Grundlegende Bedürfnisse
Lanza beschreibt in ihren Texten grundlegende Bedürfnisse nach Nähe, zwischenmenschliche Probleme, sie bringt simple Beobachtungen zur Sprache, die geradewegs hinaus aus der Isolation führen, in der ihre Musik entstand. Im Titelsong geht es um einen Anruf, auf den die Vortragende wartet. Geduld, die damit unnötig herausgefordert wird. Also kämmt sie ihr Haar zurück.
„Ich drücke mich mit meiner Stimme anders aus. Auch weil sie weit entfernt ist von den kräftigen Stimmen meiner Helden.“ Das ist nicht nur auf das Delay zurückzuführen, welches Lanza auf ihre eigene Stimme legt und das dazu führt, dass ihre Musik die Hörer auf angenehme Weise kalt lässt. „Meine Songs entstehen in einer kleinen Gesangsbox in meinem Homestudio, meist spät nachts“, hat Lanza dem Online-Magazin The Quietus über die Entstehungsweise ihrer Lyrics erzählt.

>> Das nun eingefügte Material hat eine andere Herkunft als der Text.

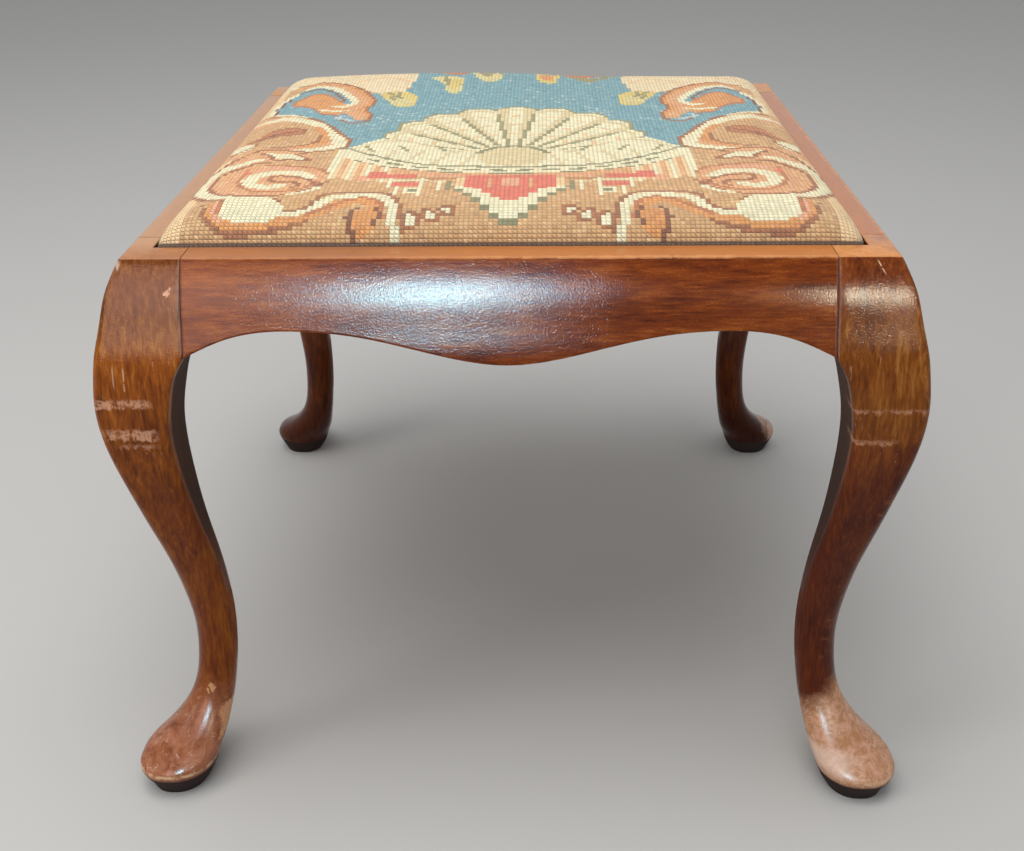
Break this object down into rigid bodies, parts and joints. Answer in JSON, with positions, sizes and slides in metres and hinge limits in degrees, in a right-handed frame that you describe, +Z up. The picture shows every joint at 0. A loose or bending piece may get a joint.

„Es sind Collagen aus Worten. Ich kann mich an keine einzige Begebenheit erinnern, die zu einem Text geführt hat.“ Ihre Songs verhehlen freilich nie die Einflüsse: Mainstream-R & B von Aaliyah und Ginuwine aus den neunziger Jahren, Disco von Patrice Rushen, all das SängerInnen, die produktionstechnisch dick gepolstert waren, um große Gefühle und laszive Empfindungen auszudrücken.
Stahlwerke statt Bling-Bling
Auf all diese Unterstützung im Arrangement musste Jessy Lanza verzichten. Bling-Bling bedeutet eben in einer Stadt, die nur Stahlwerke hat, etwas anderes. Lanza hat wenig zur Verfügung und erreicht trotzdem das Maximale. Etwa mit dem Sample einer männlichen Stimme, die in dem Song „Kathy Lee“ immer wieder den Frauennamen ruft.
Dazwischen Jessy Lanza, die ihre eigenen Worte dehnt, sie nachhallen lässt, selbst Ein- und Ausatmen als Stilmittel einsetzt. Dass sie ihr Debüt als Kanadierin auf dem Londoner Label Hyperdub veröffentlicht, ist auch wieder so ein Beispiel für die Trope der transatlantischen Missverständnisse. Hyperdub gehört zur Speerspitze der britischen Bassmusik, aber hat eben auch ein Ohr für große Pop-Entwürfe. In einer besseren Welt wäre Jessy Lanza in den Charts. Aber die Welt ist schlecht, und deshalb klingt Jessy Lanza auch danach.